Football captains wear zero for road safety


Captains from the Riddell and Northern football leagues will be among more than 1000 to swap their regular jumper numbers for number zero to promote the Transport Accident Commission’s Towards Zero Round.

For the first time in the TAC’s 28-year-long partnership with AFL Victoria, the TAC is co-ordinating a state-wide round for all grassroots football and netball clubs this weekend.

Through the TAC’s partnership with AFL Victoria, the Towards Zero Round will enable the TAC to share the message of road safety with more than 400,000 Victorians who are involved in sporting clubs across the state.

The round will see more than 1000 football captains, as well as other players, wearing the number zero on their backs instead of their usual jumper number.

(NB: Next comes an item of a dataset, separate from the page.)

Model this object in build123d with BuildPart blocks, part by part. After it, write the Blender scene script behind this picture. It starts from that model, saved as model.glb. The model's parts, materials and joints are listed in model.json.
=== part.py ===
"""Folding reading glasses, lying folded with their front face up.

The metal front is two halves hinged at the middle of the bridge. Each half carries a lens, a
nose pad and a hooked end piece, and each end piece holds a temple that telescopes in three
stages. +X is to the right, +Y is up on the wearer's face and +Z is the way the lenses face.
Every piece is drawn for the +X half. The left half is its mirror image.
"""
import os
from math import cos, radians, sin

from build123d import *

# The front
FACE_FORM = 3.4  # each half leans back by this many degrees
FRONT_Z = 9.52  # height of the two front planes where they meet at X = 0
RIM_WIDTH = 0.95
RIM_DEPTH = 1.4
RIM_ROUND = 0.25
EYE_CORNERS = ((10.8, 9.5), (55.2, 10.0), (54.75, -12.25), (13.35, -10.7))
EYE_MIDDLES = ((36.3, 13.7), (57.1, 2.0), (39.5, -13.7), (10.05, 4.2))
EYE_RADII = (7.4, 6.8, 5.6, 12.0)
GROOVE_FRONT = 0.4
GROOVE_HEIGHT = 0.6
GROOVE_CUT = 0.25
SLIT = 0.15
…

VFL, VFL women’s, netball players and junior footballers will also be involved in the initiative, with TAC rolling out a range of additional activities throughout the weekend.

Romsey captain Jackson Mills said he received a lot of questions after wearing the number last year.

“You wear zero and everyone notices it’s different so a lot of people ask you what it’s for and it just gets the word out there and gets people thinking about it,” he said.

Broadford captain Jayden Welch said country football and netball players were as aware as anyone about road safety with the long drives they often have to away games.

“On the roads, you’re pretty liable for what can happen to you and it’s a pretty bad thing that can happen so it’s good to get awareness around the subject,” he said.

“It’s an honour to put the number zero on. I’ll put the 15 away next week and chuck the zero on.”

Alarmingly, 165 Victorians have already lost their lives on the roads this year, an increase from 104 at the same time last year, a 56 per cent jump.

Tragically, 95 of the deaths have occurred on regional roads, compared with 52 the same time in 2018.

The Towards Zero Round is a new approach by the TAC and AFL Victoria to engage the community and increase awareness about critical road safety issues.

As part of this initiative, the TAC has also invested $300,000 in a Community Grants Program, where clubs will have the opportunity to apply for grants of up to $10,000.

TAC acting chief executive Bruce Crossett said the Towards Zero Round aimed to highlight the real value of reaching zero deaths on our roads and why it was something all Victorians should be working towards.

“Grassroots football and netball clubs are the life blood of their communities and I’m sure you would be hard pressed to find someone involved who hasn’t been affected by road trauma,” he said.